James becomes erratic and paranoid, and, with Alex's help, he illegally purchases a handgun. Katherine becomes increasingly suspicious of James and threatens to call the police, which James laughs off. James attempts to make contact with his unseen stalker, who intentionally reveals himself as being in the house. After a brief chase, James offers a deal: for Amy's safe return, James will stop investigating and not further contact the police. At work the next day, James receives video footage of Amy asleep in their bed. James leaves for his house at the same time that Alex, Katherine, and a policeman arrive. As Katherine discovers Amy's body hidden in the basement, James attempts to confront the stalker, only to realize that he has been framed for her murder. While still holding the pistol, James attempts to explain the situation, and the police officer shoots him dead. In his home, the still-unidentified stalker labels his surveillance tape as "388 Arletta Avenue" and sets it beside several other tapes. He then starts the cycle again with a new family.

== Production ==
Vincenzo Natali and Steve Hoban, who had previously collaborated on Splice, served as executive producer and producer, respectively. Natali was drawn to the film due to the script. He said that his role in the film was minor – to offer assistance when needed. Production began in Toronto, Ontario, Canada, in December 2010. Writer-director Randall Cole used his own life experiences as inspiration for some of the film's events. Cole wanted to show the downsides of increasing openness and surveillance in our lives, and he was drawn to the idea of an antagonist that documents a manipulated character study.

== Release ==
388 Arletta Avenue premiered at the 2011 Toronto International Film Festival.
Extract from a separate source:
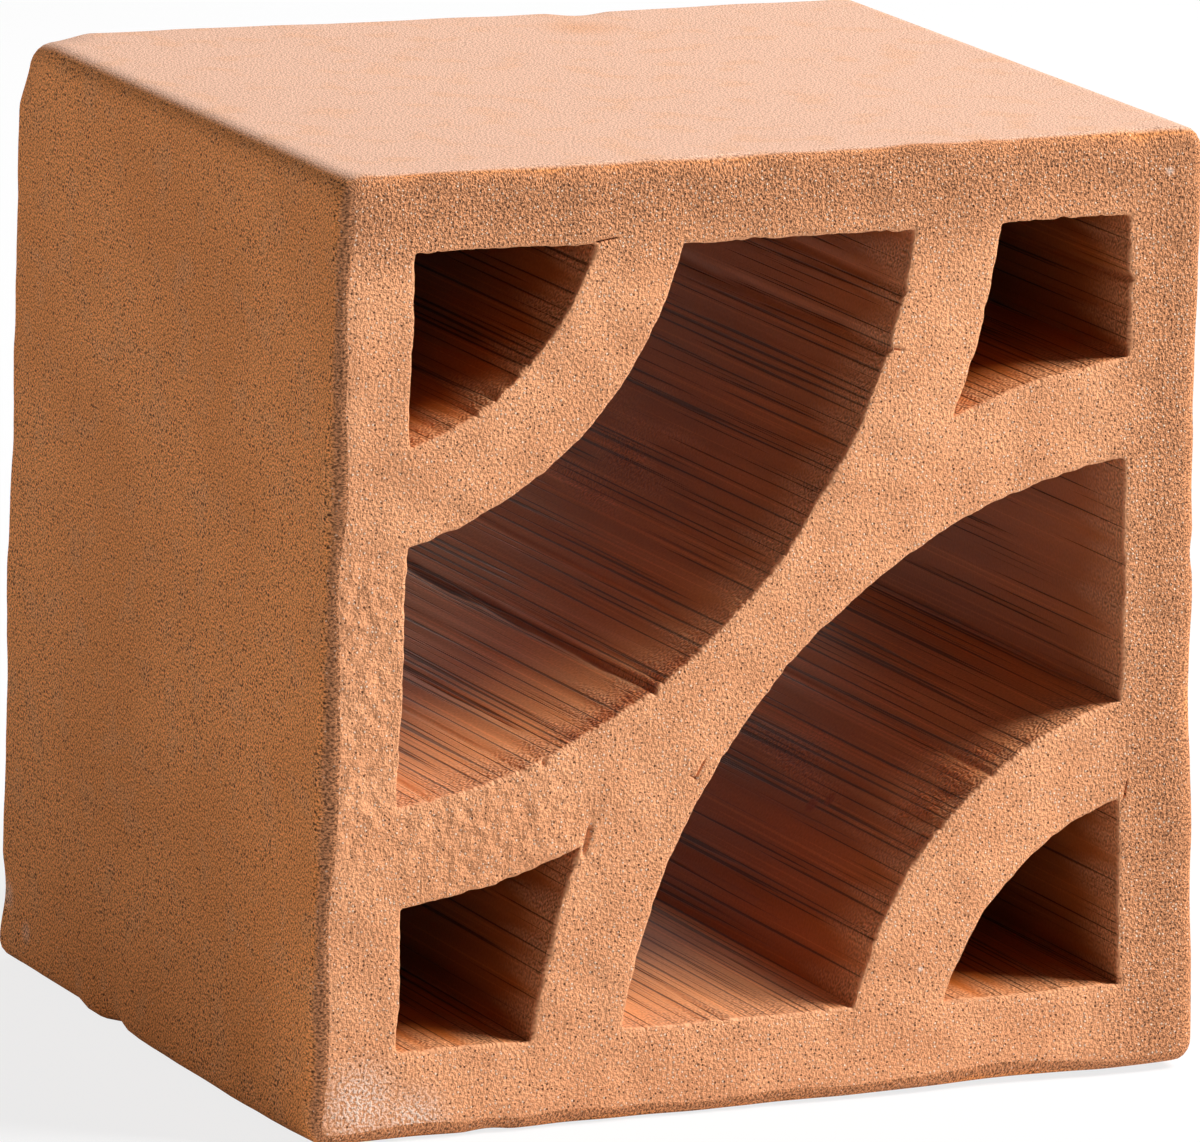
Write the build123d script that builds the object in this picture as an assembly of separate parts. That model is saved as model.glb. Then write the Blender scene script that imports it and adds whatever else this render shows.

It had a limited release in Canada on 15 June 2012 and was released on DVD on 25 September 2012.

== Reception ==
Rotten Tomatoes, a review aggregator, reports that 56% of nine surveyed critics gave the film a positive review; the average rating was 5.64/10. Liam Lacey of The Globe and Mail rated it 3/4 stars and called it a "political horror movie" that "provide[s] a timely commentary on supposedly safe homes and distant wars." Peter Howell of The Toronto Star rated it 3/4 stars and wrote, "388 Arletta Avenue is a superior chiller that speaks to modern fears." John Anderson of Variety wrote that the film is "a taut, often ingenious thriller" for as long as it stays focused on its gimmick, a couple stalked via constant surveillance. Martyn Conterio of Little White Lies wrote that the film's only shock comes from Vincenzo Natali's involvement. Conterio called the film "a very poor effort within the increasingly irrelevant found footage subgenre". Darryl Loomis of DVD Verdict wrote that the film rises above its gimmick, a combination of found footage and home invasion film, to deliver "a solid story with a whole lot of tension". Rohit Rao of DVD Talk rated it 2.5/5 stars and wrote, "388 Arletta Avenue is built around an interesting idea but its execution suffers from lapses in logic and an unsatisfying ending."